Is that a good enough reason to see The Good Dinosaur? Yes. Luckily, the movie’s also a fun adventure, though one less in the mature emotional register of, say, Inside Out, and more in Pixar’s simple, tot-pleasing Cars mode. (It’s way more ruminative and less antic than Cars, though.) Set tens of millions of years ago on an Earth where the asteroid that would have caused the Cretaceous-Paleogene extinction event narrowly missed, it features dinosaurs who talk, plan, and farm, interacting with recently evolved humans.

Arlo (voice of Raymond Ochoa), a young Apatosaurus, has trouble fitting in on his family farm. Given the job of ridding the farm of a “critter” who’s stealing their corn, Arlo leaps at the chance to be of use but disappoints his father (Jeffrey Wright) when he can’t finish the animal—in fact, a human child—off. Soon Arlo is lost in the wilderness, trying to find his way home, accompanied by that growling, doglike child (Jack Bright), whom Arlo befriends and names Spot.

At times the storyline of The Good Dinosaur reflects the accumulated clutter of a reportedly complicated production process. (The original director, Bob Peterson, was replaced in August 2013, and with the installation of new director Peter Sohn, Pixar revised the story substantially. The film’s screenplay is credited to Meg LeFauve, though she’s among five writers receiving story credits, and even more writers appear in the credits as supplying “additional screenplay material.”) As Arlo and Spot make their way through the wilderness, they encounter wacked-out Pterodactyls, longhorn-herding T. Rexes, and rustling raptors. These scenes, usually played for comedy, pair uneasily with the quieter, stronger moments of bonding between the (dinosaur) boy and his (human) dog. Spot, like Arlo, is alone in the world, and the relationship between them is elementally satisfying to watch develop.

The slight incompatibility of the film’s story elements is mirrored in its fascinating character design. The Good Dinosaur’s Paleolithic flora and fauna—huge beetles, shy foxes, vividly plumaged birds—are animated with careful realism. But the film’s sentient creatures—dinosaur and human—are cartoony: Spot’s a bright and vivid combination of boy and Taz, while Arlo’s family is pleasingly geometric, their long cylindrical legs like extruded Play-Doh columns. Watching these figures move through the film’s near-photorealistic landscapes can be disconcerting at first, but I grew to love the way the characters were often made small and toylike against breathtaking grandeur. And the animation teams make their dinos expressive, giving Arlo big curious eyes and a gait that’s fluid and smooth on familiar terrain but ill-suited to the mountains he must clamber across to get home.

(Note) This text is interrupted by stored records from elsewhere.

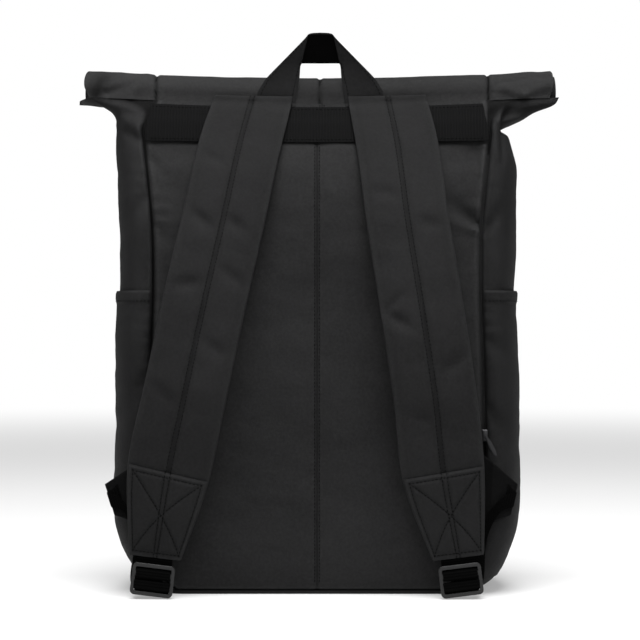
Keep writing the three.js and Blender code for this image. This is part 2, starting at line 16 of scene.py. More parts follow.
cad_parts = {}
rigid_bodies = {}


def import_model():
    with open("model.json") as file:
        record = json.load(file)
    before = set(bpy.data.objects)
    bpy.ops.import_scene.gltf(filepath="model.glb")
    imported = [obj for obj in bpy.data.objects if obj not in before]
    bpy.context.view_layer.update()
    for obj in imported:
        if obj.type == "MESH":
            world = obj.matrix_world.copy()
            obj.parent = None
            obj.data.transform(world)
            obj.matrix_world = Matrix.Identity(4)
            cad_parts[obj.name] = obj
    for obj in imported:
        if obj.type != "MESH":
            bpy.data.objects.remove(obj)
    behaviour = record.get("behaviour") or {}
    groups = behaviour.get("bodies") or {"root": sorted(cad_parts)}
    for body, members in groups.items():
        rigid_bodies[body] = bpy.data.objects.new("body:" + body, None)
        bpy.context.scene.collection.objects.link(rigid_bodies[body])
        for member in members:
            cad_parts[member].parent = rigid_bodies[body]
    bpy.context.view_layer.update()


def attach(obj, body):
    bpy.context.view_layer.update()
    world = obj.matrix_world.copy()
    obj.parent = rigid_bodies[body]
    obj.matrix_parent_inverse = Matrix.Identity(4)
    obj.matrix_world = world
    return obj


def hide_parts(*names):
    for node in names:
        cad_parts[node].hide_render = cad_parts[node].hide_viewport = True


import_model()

LOG = logging.getLogger("backpack")
MM = 0.001
BODY = "root"
UV_NAME = "weave"
# Attribute that lightens the cloth above 0 (rubbed edges, and a painted highlight on the wings' hems) and
# darkens it below 0 (painted shade).
WEAR_AND_PAINTED_LIGHT_NAME = "wear_and_painted_light"
Array = np.ndarray
Piece = bpy.types.Object
Mesh = bpy.types.Mesh
Tree = bpy.types.NodeTree
Socket = bpy.types.NodeSocket


class Side(Enum):
    """The bag's two sides, as seen by someone who looks at the back panel."""

    LEFT = -1
    RIGHT = 1

    @property
    def word(self) -> str:
        """Name used at the end of a piece's or node's name."""
        return self.name.lower()


class Slot(Enum):
    """Material slots of the record."""

    CLOTH = "cloth"
    STRAP = "strap_cloth"
    WEBBING = "webbing"
    PLASTIC = "plastic"
    METAL = "metal"


def hermite(t: Array, start: Array, slope_a: Array, end: Array, slope_b: Array) -> Array:
    """Give the cubic from start to end, with its slope at either."""
    return (
        (2 * t**3 - 3 * t**2 + 1) * start
        + (t**3 - 2 * t**2 + t) * slope_a
        + (3 * t**2 - 2 * t**3) * end
        + (t**3 - t**2) * slope_b
    )


def paired(first: Array | float, second: Array | float) -> tuple[Array, Array]:
    """Give two inputs as arrays of one shape."""
    return np.broadcast_arrays(np.asarray(first, dtype=float), np.asarray(second, dtype=float))


class Profile:
    """A table of rows at stations, read smoothly between them."""

    def __init__(self, names: Sequence[str], rows: Sequence[Sequence[float]]) -> None:
        """Keep the columns by name.

        Args:
            names: Column names after the station's.
            rows: One row for each station, the station first, in rising order.
        """
        table = np.array(rows, dtype=float)
        self.stations = table[:, 0]
        self.columns = {name: table[:, i + 1] for i, name in enumerate(names)}

    def read(self, name: str, station: Array | float) -> Array:
        """Give a column's smooth value.

        Args:
            name: Column name.
            station: One station or an array of them.

        Returns:
            The values, held at the table's ends.
        """
        at, value = self.stations, self.columns[name]
        s = np.clip(np.asarray(station, dtype=float), at[0], at[-1])
        i = np.clip(np.searchsorted(at, s, side="right") - 1, 0, len(at) - 2)
        before, after = np.maximum(i - 1, 0), np.minimum(i + 2, len(at) - 1)
        span = at[i + 1] - at[i]
        t = (s - at[i]) / span
        slope_a = span * (value[i + 1] - value[before]) / (at[i + 1] - at[before])
        slope_b = span * (value[after] - value[i]) / (at[after] - at[i])
        return hermite(t, value[i], slope_a, value[i + 1], slope_b)


def smoothstep(x: Array, low: float, high: float) -> Array:
    """Give the smooth step from 0 at low to 1 at high."""
    t = np.clip((np.asarray(x, dtype=float) - low) / (high - low), 0.0, 1.0)
    return t * t * (3.0 - 2.0 * t)


def bump(distance: Array, reach: float) -> Array:
    """Give a rounded bump, 1 at distance 0 and fading over reach."""
    return np.exp(-((np.asarray(distance, dtype=float) / reach) ** 2))


def mottle(points: Array, size: Sequence[float], seed: float, octaves: int = 3) -> Array:
    """Give smooth random heights at points.

    Args:
        points: Array whose last axis is x, y, z.
        size: Wavelength along each axis, in metres.
        seed: Offset that picks one pattern.
        octaves: Number of finer layers.

    Returns:
        Values of about -1 to 1, one for each point.
    """
    scaled = points.reshape(-1, 3) / np.asarray(size) + seed
    flat = [noise.fractal(Vector(p), 1.0, 2.0, octaves) for p in scaled]
    return np.array(flat).reshape(points.shape[:-1])


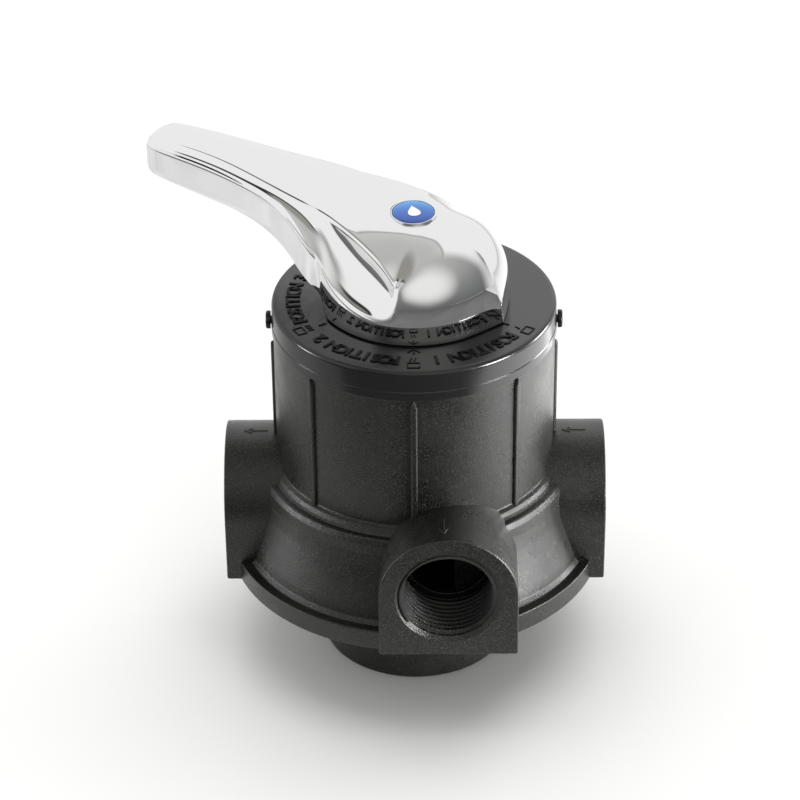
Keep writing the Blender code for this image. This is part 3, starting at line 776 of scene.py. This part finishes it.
# ---------------------------------------------------------------- seals
def make_seals():
    """The two outer O-rings, round in section where the CAD rings are six-sided."""
    wire_steps = 20
    round_share = 1.0864577
    for name, node in (("tank_seal", "tank_o_ring"), ("riser_seal", "riser_o_ring")):
        low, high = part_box(node)
        wire = (high.z - low.z) / 2 * round_share
        radius, height = high.x - wire, (low.z + high.z) / 2
        profile = []
        for i in range(wire_steps):
            angle = math.tau * i / wire_steps
            profile.append((radius + wire * math.cos(angle), height - wire * math.sin(angle)))
        ring = add_piece(name, finish_mesh(lathe(profile, 96, closed=True), name), "valve",
                         "rubber", RUBBER, node)
        ring.data.shade_smooth()


# ---------------------------------------------------------------- handle
# u runs out along the arm, w across it, and heights are above the cap's top.
UNDER_SHARES = (0.35, 0.7, 1.0)


def dome_height(u, w):
    """The height of the round dome over a point of the plan."""
    inside = max(0.0, 1.0 - (u * u + w * w) / HANDLE_R ** 2)
    return HANDLE_RIM + DOME_RISE * math.sqrt(inside)


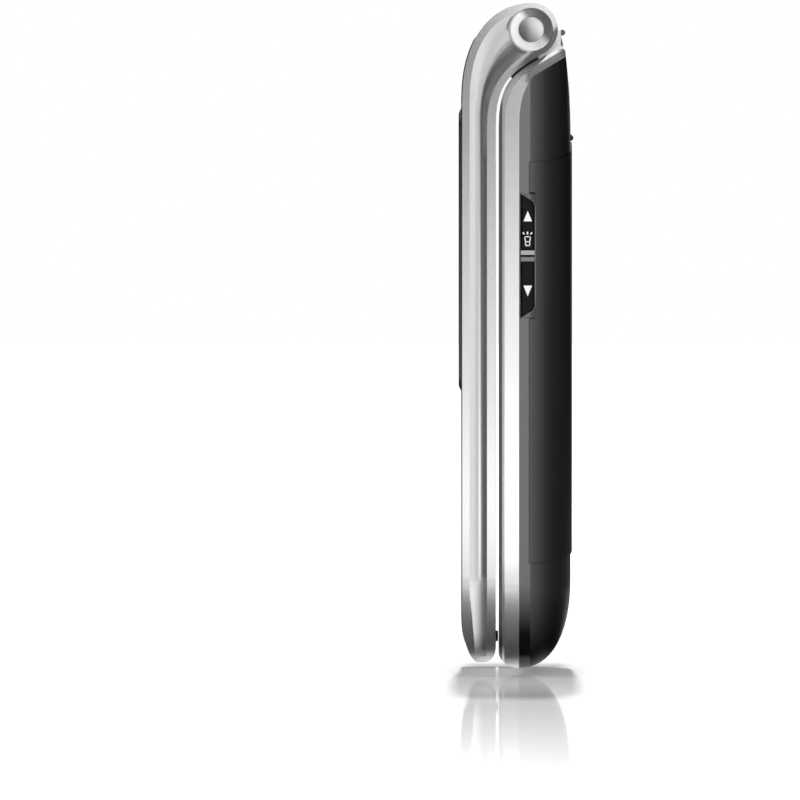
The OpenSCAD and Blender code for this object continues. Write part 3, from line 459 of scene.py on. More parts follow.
lamp("key_behind", (-0.6, 0.0, 0.96), (0, 0, 0.03), 0.025, 10.3, length=0.14)
lamp("near_soft", (0.95, 0.1, 0.24), (0, 0, 0.05), 0.4, 3.0)
lamp("front_soft", (0.1, -0.95, 0.3), (0, 0, 0.05), 0.5, 2.0)
lamp("rear_soft", (0.1, 0.95, 0.3), (0, 0, 0.05), 0.5, 2.0)
print("lamps:", len(bpy.data.lights))

# %% [markdown]
# ## Smooth curves on the solids
# The solids arrive as small flat facets. A short geometry graph joins their loose triangles,
# shades them smooth and keeps an edge sharp where two faces meet at more than a set angle,
# which is smaller on the phone's flat sides. Weighted normals then let the big flat faces stay
# truly flat beside the small curved ones.

# %% Smoothing modifier
def geometry_graph(name):
    graph = bpy.data.node_groups.new(name, "GeometryNodeTree")
    for way in ("INPUT", "OUTPUT"):
        graph.interface.new_socket("Geometry", in_out=way, socket_type="NodeSocketGeometry")
    start = graph.nodes.new("NodeGroupInput").outputs[0]
    return graph, start, graph.nodes.new("NodeGroupOutput").inputs[0]


def smoothing_graph(angle, side_angle, side_x):
    graph, start, end = geometry_graph("smooth_curves")
    bare = add(graph, "GeometryNodeRemoveAttribute", Geometry=start, Name="custom_normal")
    joined = add(graph, "GeometryNodeMergeByDistance", Geometry=bare.outputs[0],
                 Distance=0.002 * MM)
    smooth = add(graph, "GeometryNodeSetShadeSmooth", Geometry=joined.outputs[0])
    bend = graph.nodes.new("GeometryNodeInputMeshEdgeAngle").outputs["Unsigned Angle"]
    where = add(graph, "ShaderNodeSeparateXYZ",
                Vector=graph.nodes.new("GeometryNodeInputPosition").outputs[0])
    on_side = calc(graph, "GREATER_THAN", calc(graph, "ABSOLUTE", where.outputs["X"]), side_x)
    limit = calc(graph, "SUBTRACT", math.radians(angle),
                 times(graph, on_side, math.radians(angle - side_angle)))
    sharp = add(graph, "FunctionNodeCompare", data_type="FLOAT", operation="GREATER_THAN")
    fill(graph, sharp.inputs, (bend, limit))
    keep = graph.nodes.new("GeometryNodeSetShadeSmooth")
    keep.domain = "EDGE"
    graph.links.new(smooth.outputs[0], keep.inputs["Geometry"])
    graph.links.new(sharp.outputs[0], keep.inputs["Selection"])
    keep.inputs["Shade Smooth"].default_value = False
    graph.links.new(keep.outputs[0], end)
    return graph


side_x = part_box("lid_shell")[1].x - 0.02 * MM
smooth_curves = smoothing_graph(angle=26, side_angle=6, side_x=side_x)
for piece in nodes.values():
    piece.modifiers.new("smooth_curves", "NODES").node_group = smooth_curves
    weighted = piece.modifiers.new("true_flats", "WEIGHTED_NORMAL")
    weighted.mode = "FACE_AREA"
    weighted.weight = 80
    weighted.keep_sharp = True
print("smoothed:", len(nodes))

# %% [markdown]
# ## A closer battery door
# The door needs room to lift off, but on the real phone only a hairline shows round it. So it
# is drawn a hair longer and deeper than its solid, with its back face where it was. The
# stretch comes first in the door's list of modifiers, before the smoothing.

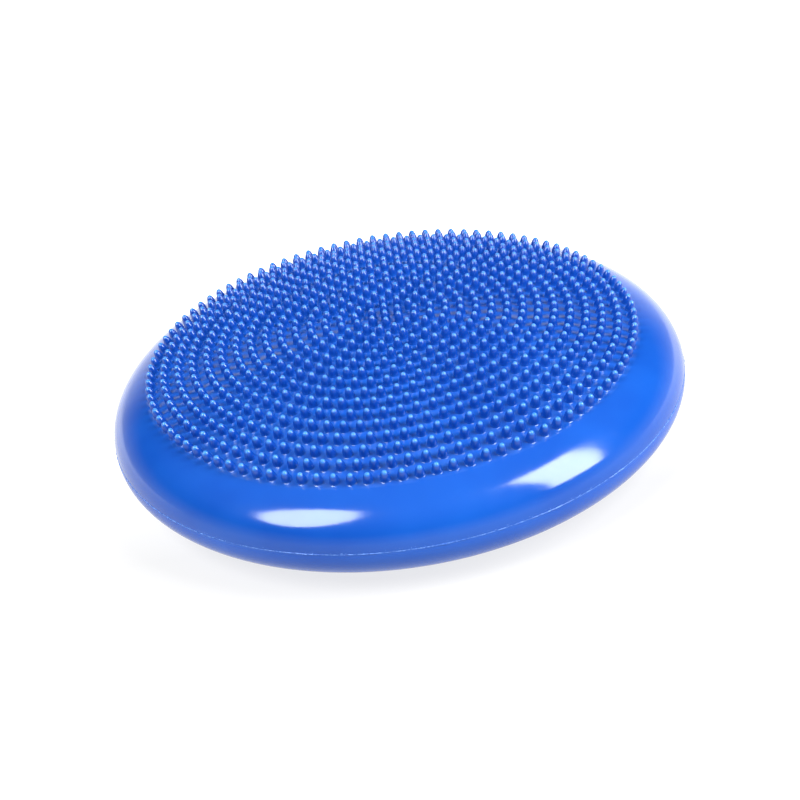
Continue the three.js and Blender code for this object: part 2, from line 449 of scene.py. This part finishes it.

The Good Dinosaur sometimes feels a bit too simple, its philosophy of “making your mark” within a family an exceptionally mild goal, even by the standards of animated family films. A long interlude in which Arlo rides the plains with a team of rowdy T. Rex cowpokes is pure kidnip to which nearly every adult will be impervious. (Adults will, however, enjoy the scene in which ’shroom-eating Arlo and Spot become the first Disney heroes since Dumbo and Timothy Q. Mouse to get totally wasted.) But the silliness is more than made up for with moments of stillness and quiet connection between characters learning to need each other in lovely ways.

And most of all, there’s the glorious landscape, Yellowstone as it might have been millions of years ago, wilder and even more beautiful than it is today. See it in 3-D if you can, hold your kid’s hand, and take a trip to a place you’ll never see anywhere else, created by volumetric cloud supervisors and atmos technicians and water team leads. I didn’t love everything about The Good Dinosaur, but I loved visiting the world Pixar made.